Im Extrem findet Radfahrtraining nicht mehr im Freien statt. Sondern auf der Rolle. Die Online-Plattform Zwift ist während des Corona-Lockdowns zum Renner geworden. Man sitzt daheim und fährt via Internet, Monitor und Software mit oder gegen andere Radler auf der ganzen Welt. „Als Profi würde ich heute ab und zu auch auf so einem Ding fahren“, sagt Leder. „Harte Intervalle kannst du indoor viel besser steuern.“ Aber lange Ausfahrten? „Wenn du nur noch Frankfurt downtown auf der Rolle fährst, fehlt das Wichtigste: die Elemente, die Luft, das Wasser, der Staub, die Gerüche, die Gefühle.
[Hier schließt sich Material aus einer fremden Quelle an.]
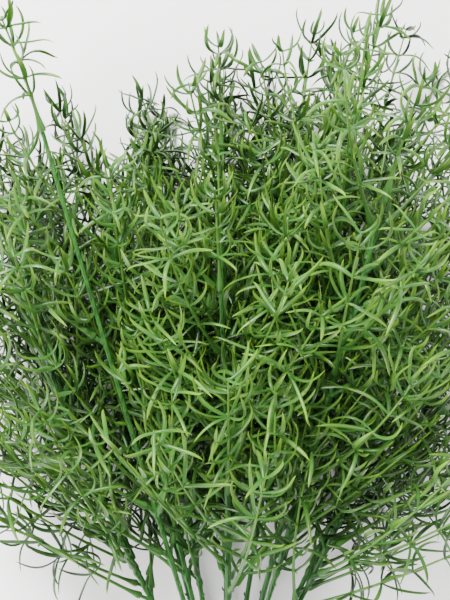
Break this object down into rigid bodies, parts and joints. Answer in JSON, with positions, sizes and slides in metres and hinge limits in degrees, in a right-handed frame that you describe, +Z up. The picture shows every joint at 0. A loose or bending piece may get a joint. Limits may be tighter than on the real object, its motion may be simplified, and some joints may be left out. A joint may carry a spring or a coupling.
{
  "type": "artificial asparagus fern bunch",
  "caption": "Loose fan-shaped bunch of moulded asparagus fern foliage: thin stems from one short stalk, with ribbed sprigs of narrow curved leaves, lying on its side.",
  "frame": {"origin": "centre of the underside of the bunch's box, on the surface it lies on", "axes": "+Z up from the surface, +Y along the bunch from the stalk to the tips, +X across it"},
  "size_m": [0.2988, 0.423, 0.1827],
  "materials": {
    "stem_plastic": "satin",
    "leaf_plastic": "satin"
  },
  "bodies": {
    "root": {"sprig_inner_1_side_1": "leaf_plastic", "sprig_inner_1_tip": "leaf_plastic", "sprig_inner_2_side_1": "leaf_plastic", "sprig_inner_2_tip": "leaf_plastic", "sprig_inner_3_side_1": "leaf_plastic", "sprig_inner_3_tip": "leaf_plastic", "sprig_inner_4_side_1": "leaf_plastic", "sprig_inner_4_tip": "leaf_plastic", "sprig_inner_5_side_1": "leaf_plastic", "sprig_inner_5_tip": "leaf_plastic", "sprig_middle_1_side_1": "leaf_plastic", "sprig_middle_1_tip": "leaf_plastic", "sprig_outer_10_side_1": "leaf_plastic", "sprig_outer_10_side_2": "leaf_plastic", "sprig_outer_10_tip": "leaf_plastic", "sprig_outer_1_side_1": "leaf_plastic", "sprig_outer_1_side_2": "leaf_plastic", "sprig_outer_1_tip": "leaf_plastic", "sprig_outer_2_side_1": "leaf_plastic", "sprig_outer_2_side_2": "leaf_plastic", "sprig_outer_2_tip": "leaf_plastic", "sprig_outer_3_side_1": "leaf_plastic", "sprig_outer_3_side_2": "leaf_plastic", "sprig_outer_3_tip": "leaf_plastic", "sprig_outer_4_side_1": "leaf_plastic", "sprig_outer_4_side_2": "leaf_plastic", "sprig_outer_4_tip": "leaf_plastic", "sprig_outer_5_side_1": "leaf_plastic", "sprig_outer_5_side_2": "leaf_plastic", "sprig_outer_5_tip": "leaf_plastic", "sprig_outer_6_side_1": "leaf_plastic", "sprig_outer_6_side_2": "leaf_plastic", "sprig_outer_6_tip": "leaf_plastic", "sprig_outer_7_side_1": "leaf_plastic", "sprig_outer_7_side_2": "leaf_plastic", "sprig_outer_7_tip": "leaf_plastic", "sprig_outer_8_side_1": "leaf_plastic", "sprig_outer_8_side_2": "leaf_plastic", "sprig_outer_8_tip": "leaf_plastic", "sprig_outer_9_side_1": "leaf_plastic", "sprig_outer_9_side_2": "leaf_plastic", "sprig_outer_9_tip": "leaf_plastic", "stalk": "stem_plastic", "stem_inner_1": "stem_plastic", "stem_inner_2": "stem_plastic", "stem_inner_3": "stem_plastic", "stem_inner_4": "stem_plastic", "stem_inner_5": "stem_plastic", "stem_middle_1": "stem_plastic", "stem_outer_1": "stem_plastic", "stem_outer_10": "stem_plastic", "stem_outer_2": "stem_plastic", "stem_outer_3": "stem_plastic", "stem_outer_4": "stem_plastic", "stem_outer_5": "stem_plastic", "stem_outer_6": "stem_plastic", "stem_outer_7": "stem_plastic", "stem_outer_8": "stem_plastic", "stem_outer_9": "stem_plastic"}
  },
  "joints": []
}
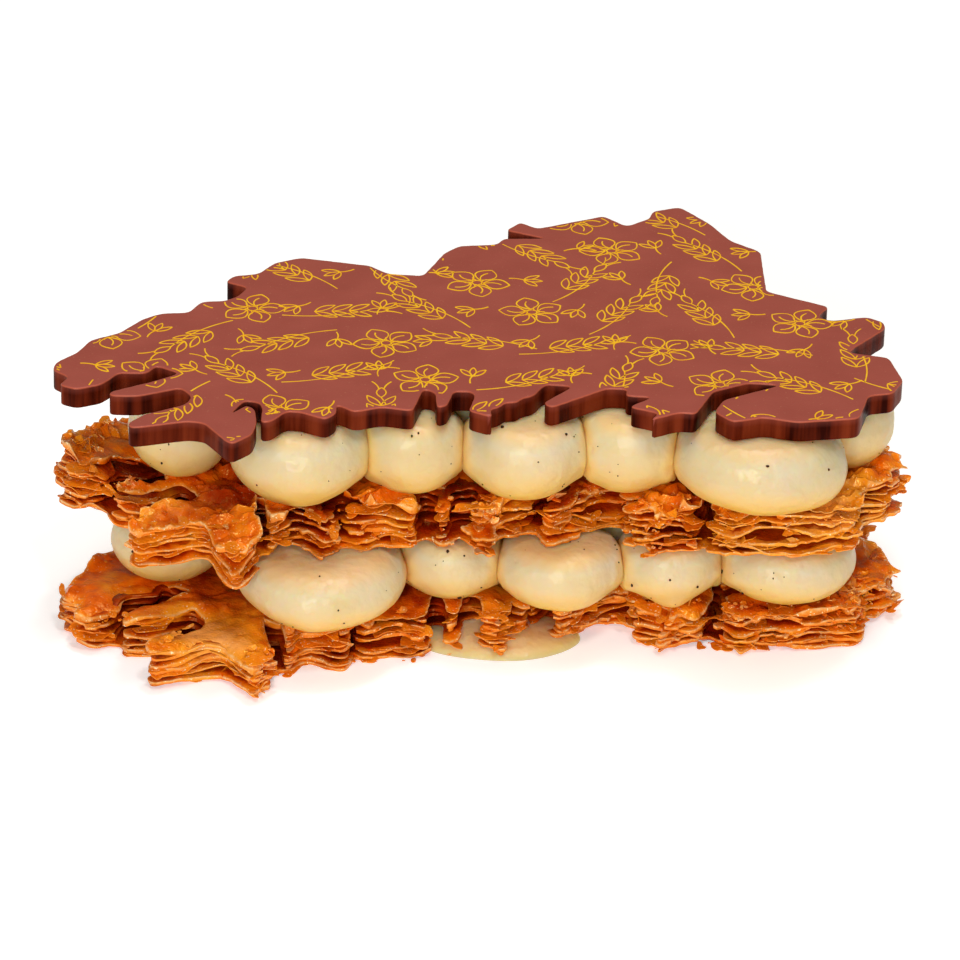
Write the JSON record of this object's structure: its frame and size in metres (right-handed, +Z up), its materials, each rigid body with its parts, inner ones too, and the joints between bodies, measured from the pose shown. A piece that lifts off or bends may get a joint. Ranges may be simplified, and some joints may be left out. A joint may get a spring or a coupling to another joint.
{
  "type": "mille-feuille",
  "caption": "Layered puff pastry cake with two layers of piped cream balls and a thin chocolate plate on top, all cut to one ragged coast-like outline.",
  "frame": {"origin": "under the middle of the whole cake, on the surface that it rests on", "axes": "+X along the long side, to the right seen from the front; +Y from the front to the rear; +Z up"},
  "size_m": [0.1416, 0.104, 0.044],
  "materials": {
    "chocolate": "satin milk chocolate",
    "pastry": "glazed flaky puff pastry",
    "cream": "smooth vanilla cream"
  },
  "bodies": {
    "root": {"chocolate_plate": "chocolate", "pastry_middle": "pastry", "pastry_bottom": "pastry", "cream_dab": "cream", "lower_cream_ball_01": "cream", "lower_cream_ball_02": "cream", "lower_cream_ball_03": "cream", "lower_cream_ball_04": "cream", "lower_cream_ball_05": "cream", "lower_cream_ball_06": "cream", "lower_cream_ball_07": "cream", "lower_cream_ball_08": "cream", "lower_cream_ball_09": "cream", "lower_cream_ball_10": "cream", "lower_cream_ball_11": "cream", "lower_cream_ball_12": "cream", "lower_cream_ball_13": "cream", "lower_cream_ball_14": "cream", "lower_cream_core": "cream", "upper_cream_ball_01": "cream", "upper_cream_ball_02": "cream", "upper_cream_ball_03": "cream", "upper_cream_ball_04": "cream", "upper_cream_ball_05": "cream", "upper_cream_ball_06": "cream", "upper_cream_ball_07": "cream", "upper_cream_ball_08": "cream", "upper_cream_ball_09": "cream", "upper_cream_ball_10": "cream", "upper_cream_ball_11": "cream", "upper_cream_ball_12": "cream", "upper_cream_ball_13": "cream", "upper_cream_ball_14": "cream", "upper_cream_ball_15": "cream", "upper_cream_core": "cream"}
  },
  "joints": []
}
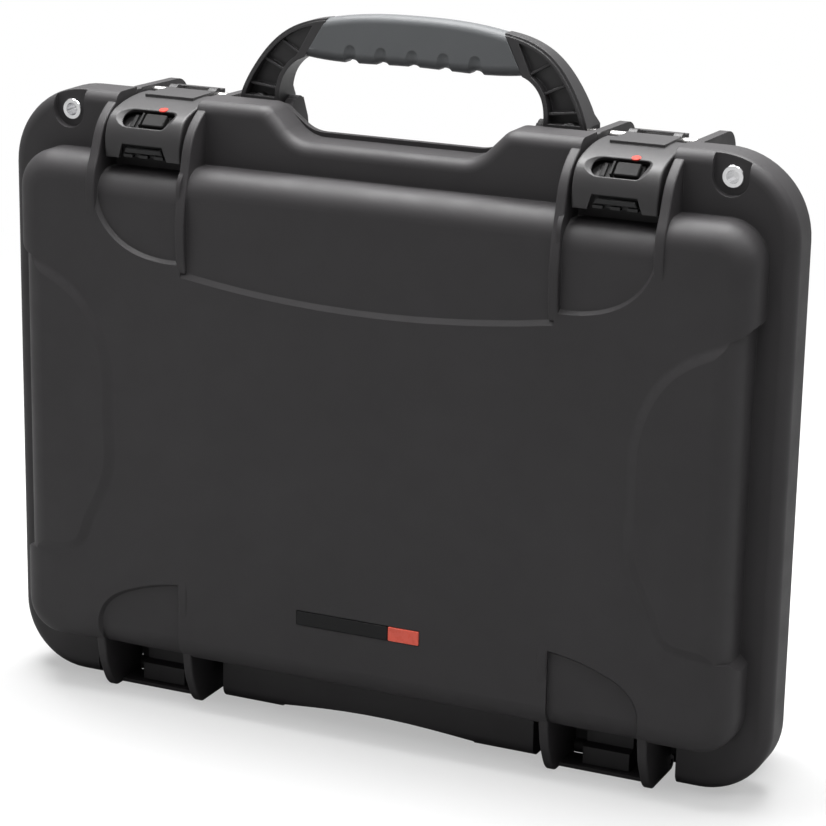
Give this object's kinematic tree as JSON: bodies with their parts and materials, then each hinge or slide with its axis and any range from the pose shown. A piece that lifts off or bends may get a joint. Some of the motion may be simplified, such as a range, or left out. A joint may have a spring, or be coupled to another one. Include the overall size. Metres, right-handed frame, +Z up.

Aber es ist tatsächlich so, dass du mittlerweile einen Ironman machen kannst, ohne mit dem Rad jemals auf der Straße gewesen zu sein. Ich kenne einen, der fährt 15000 Kilometer im Jahr auf der Rolle.“ Früher, sagt Leder, seien die Leute, die mit Triathlon anfingen, fitter gewesen, heute konzentrierten sie sich weniger auf den Sport als auf technische Tools, auf Laufschuhe mit Carbonsohlen, solche Dinge, sie verlören dabei das Wesentliche aus den Augen. „Sie verlieren den Genuss, sie verlieren das Erlebnis, das den Sport ausmacht.“ Was hat es auf sich mit dieser zügellosen Selbst- und Materialoptimierung? Mit dem manisch verfolgten Ziel Ironman? Warum ist der Spaß an der Sache diesem kalten Ernst gewichen? Woher dieser Ehrgeiz? Beim Ironman geht es nicht nur um Sport. Nicht nur um Erleben. Es geht auch um Zeigen. Ironman ist ein Statussymbol. „Das ist wie der teuerste Porsche vor der Tür“, sagt Leder. Ein Ausweis von Außerordentlichem, Besonderem, Exklusivem. Der Körperkult spielt eine wichtige Rolle. Ironman ist eine Lifestyle-Art von Body-Building. In der Woche vor Hawaii sieht man auf den Straßen von Kona Heerscharen halbnackter Männer und Frauen, die ihre Fitness und ihre Körper zur Schau stellen. Ironman als Ego-Trip? Klar, sagt Leder, das sei schon immer so gewesen. Auch bei ihm. „Über die olympische Distanz gibt es heute Staffeln, da spielt der Teamgedanke eine Rolle“, sagt er. „Aber das ist nicht der Ursprung dieses Sports. Sein Ursprung ist der Ego-Trip.“

Lothar Leder versucht in seinen Camps manchmal, die Triathlon-Uhr ein Stück zurückzudrehen, seinen Schülern die Schönheit, die Erlebniswelt des Sports zu vermitteln, sie anzuregen, eine Balance zu finden zwischen Gefühl und Ehrgeiz, Spaß und Ernst, Natur und Technik. Was macht einer wie er, der mit dem Rennrad immer noch 20 000 Kilometer im Jahr fährt, wenn er wirklich was erleben will? Nicht Hawaii, das ist durch für ihn. Er fährt dann mit einer Gruppe von Enthusiasten von Bordeaux nach Frankfurt, von Girona nach Darmstadt, acht Tage am Stück jeweils 180 Kilometer, solche Touren. Er bietet sie im Internet an, sie sind immer ausverkauft. Extrem ist das für ihn nicht. Extrem ist für ihn anders. So wie eine 100-Pässe-Tour innerhalb von zehn Tagen in den Alpen. Jeden Tag zehn Pässe, jeden Tag 200 Kilometer, jeden Tag 4500 Höhenmeter. „Das bin ich zweimal gefahren“, sagt Leder, „und es hat mich mehr beeindruckt als Hawaii. Da findest du nicht so viele, die mitfahren, da bist du allein mit dir selbst.“ Nur mit dem Nötigsten. Ohne Schnickschnack.